L. K. : De la colère. De l’incompréhension. Je ne sais absolument rien à ce moment. On ne se pose pas de question. À aucun moment, ça ne me traverse l’esprit qu’on ait pu leur donner l’autorisation de se baigner, parce que ce lac est sale. Personne ne s’y baigne. Et je ne comprends pas. C’est juste la réalisation de ce qu’il se passe à l'instant. Je parle à mes enfants, je passe d’un enfant à l’autre. J’ai l’impression d’être injuste envers les autres quand je suis vers l’un, donc je vais vers les autres. Je passe de l’un à l’autre. Ça paraît irréel.

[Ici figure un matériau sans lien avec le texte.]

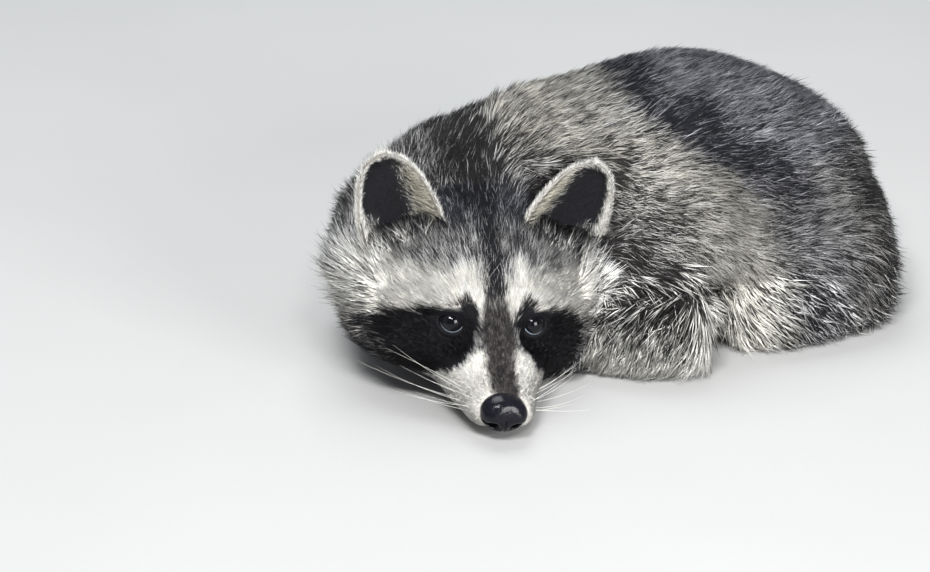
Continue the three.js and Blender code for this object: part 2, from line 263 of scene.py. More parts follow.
def halves(quads: Array) -> Array:
    """Cuts each quad into two triangles."""
    return np.concatenate([quads[:, [0, 1, 2]], quads[:, [0, 2, 3]]])


def joined(shells: list[tuple[Array, Array]]) -> tuple[Array, Array]:
    """Puts many shapes' vertices and faces together as one shape's."""
    starts = np.cumsum([0] + [len(verts) for verts, _ in shells])
    faces = [faces + start for (_, faces), start in zip(shells, starts)]
    return np.concatenate([verts for verts, _ in shells]), np.concatenate(faces)


def outward(shape: tuple[Array, Array]) -> tuple[Array, Array]:
    """Turns the faces round if the shape's signed volume says they point inwards."""
    verts, faces = shape
    a, b, c = (verts[faces[:, k]] for k in range(3))
    return verts, faces if dot(a, np.cross(b, c)).sum() > 0 else faces[:, ::-1]


def rod(spine: Array, girth: Array, sides: int, up: Array, flat: float = 1.0) -> Array:
    """Rings of points round a spine: spine + girth (flat cos a across + sin a over).

    Args:
        spine: rows of x, y, z along the rod.
        girth: the rod's radius at each of them.
        sides: the points in a ring.
        up: the direction that a ring's sides are level to.
        flat: a ring's width as a share of its height.

    Returns:
        Array of (rings, sides, 3).
    """
    tangent = unit(np.gradient(spine, axis=0))
    across = unit(np.cross(tangent, up))
    over = np.cross(across, tangent)
    angle = 2 * math.pi * np.arange(sides) / sides
    return spine[:, None, :] + girth[:, None, None] * (
        flat * np.cos(angle)[:, None] * across[:, None, :]
        + np.sin(angle)[:, None] * over[:, None, :]
    )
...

Comment peut-on se reconstruire après ?
L. K. : J’ai essayé de reconstruire ma vie, celle de mes filles en Angleterre. Mais on n'a plus de vie. On ne sait plus ce que c’est de vivre. On ne sait plus ce que c’est d’être heureux. Chaque jour, c’est de la survie. Notre quotidien, c’est la plus grande qui est enfermée dans sa chambre, c’est la petite qui cherche constamment de l’affection, des amitiés qu’elle n’arrive pas à combler. Parce que tout nous rappelle les enfants, la maison est vide. Ils étaient comme les cinq doigts d’une main, mais du jour au lendemain, ça a été détruit. D’une façon extrêmement brutale. On n’a plus de vie.
Le procès de la belle-mère devait se tenir le 28 octobre mais été renvoyé à une date ultérieure. Qu'est-ce que ça vous fait ?
L. K. : Ça fait quatre ans qu'on attend, qu’on souffre, qu’on vit avec ça. Mais que ce soit reporté, ça fait perdurer la douleur. On ne prend pas en considération la douleur des victimes, de la famille, des enfants. C’est comme si on vous disait "allez-y, souffrez encore un peu". Après, le procès, je l'attends mais quelle que soit la conclusion, il n'y a rien qui pourra apaiser le cœur d'une mère ou le cœur d'une sœur. La douleur ne s'apaisera jamais.
Le procès de la belle-mère, qui doit avoir lieu le 28 octobre, devrait être renvoyé (probablement au 31 mars) pour que Gilles Platret, maire de Chalon-sur-Saône et cité à comparaître, puisse préparer sa défense.